Remember those Head & Shoulders™ commercials from the late 80’s/early 90’s? I recall one where a guy is in a grocery store admiring a beautiful woman. His buddy tells him he has dandruff and he needs to use Head & Shoulders before he asks the girl out. Then the tagline plays: “You never get a second chance to make a first impression.” That has always stuck with me. And I have observed in my years in corporate America, that it applies there also. Most people don’t realize that you set the tone and your reputation for years to come in your first 90 days at a new company. That applies to everyone, at every level.

You are being watched. Judged. Assumptions are being made. Good or bad they will stick with you for a long time. Knowing this you have two choices. You can be mindful of your decisions or you can be careless.
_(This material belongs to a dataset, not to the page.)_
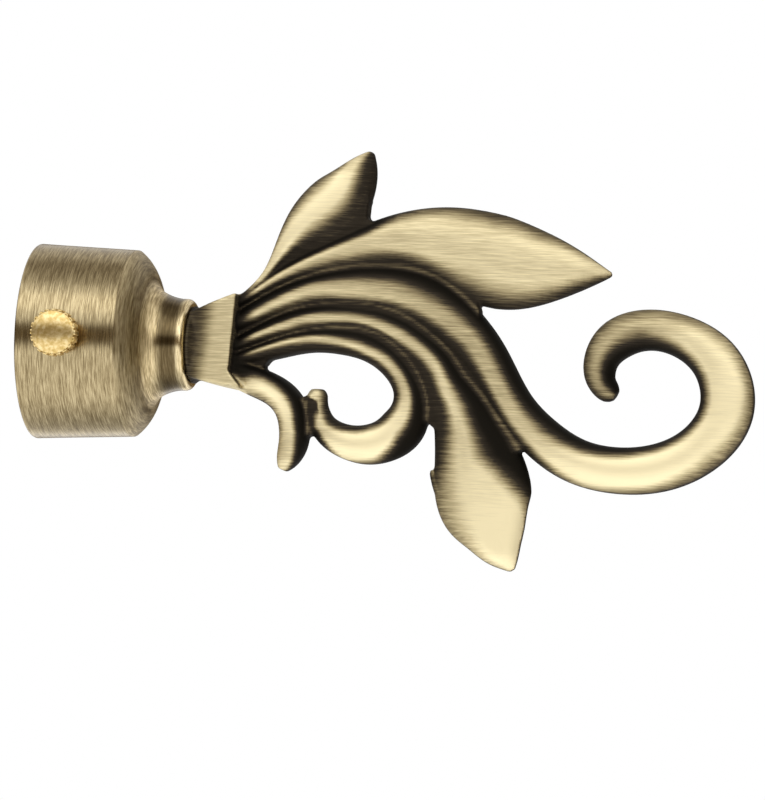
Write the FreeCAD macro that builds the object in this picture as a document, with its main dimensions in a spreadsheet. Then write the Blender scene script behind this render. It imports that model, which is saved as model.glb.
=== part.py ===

Take long lunches and you will always be someone who takes advantage of their breaks. Even if you do it just once.

Be generous with your time and knowledge and people will always come to you when they need something.

Show people you gossip and you will always be someone who can’t be trusted.

It’s not necessarily fair, but it’s true.

The key to success at a new company is to establish three things within the first ninety days:

1. You are someone who fits the culture. Whether you are a passive or aggressive person, that honeymoon period needs to be you proving you fit. That you can work with others and that you listen.

Example: Susie didn’t mess around. She was brought in to clean up a mess. And she went right at it. She put a plan together and without regard for the new company blazed a path and got the job done. Susie was gone within six months after her successful project. She burned so many bridges blazing a path to victory that no one wanted to work with her. She never recovered.

2. Focus on displaying the things you do well. If you are good at coding, demonstrate your coding skills. If you are a good note taker, show that you take good notes. If you’re good at upselling, make sure you deliver on that end early. You may be asked to do things you don’t do well, which is fine, but you should always learn and grow new skills. In the first 90 days, let people see what you do well, not what you don’t do well.

Example: Johnny was hired to lead a broader organization, primarily because of his expertise with a core application that had recently suffered through a failed implementation. But almost as soon as he started, he was pulled in to plug other holes in the organization. He spent so much of his time working on those things that were his secondary strengths that he never got to show his true value. The perception of Johnny was that he was ‘okay’ but they could have someone stronger. Eventually Johnny was replaced.

3. Prove you’re a hard worker. Come in early, stay late, and take on any assignment given to you and deliver.

Example: Within a week at her new company, Inez quickly realized that the thing to do to quickly separate herself from her peers was to outwork them. And it wasn’t hard. Most of her peers worked a strict ‘in at 9, leave at 5’ schedule. Inez came in early and stayed until the days’ work was done, often hours past her peers. It didn’t take long for leadership to realize that she was someone dedicated and committed to the company. She was quickly promoted and given additional responsibility.

To conclude, watch your actions very carefully in those early days. Dig in. Stay late. Offer to help. Don’t be a know it all. Show you want to make a difference. You are establishing the worker and person you are. Make sure it’s how you want to be regarded years down the road.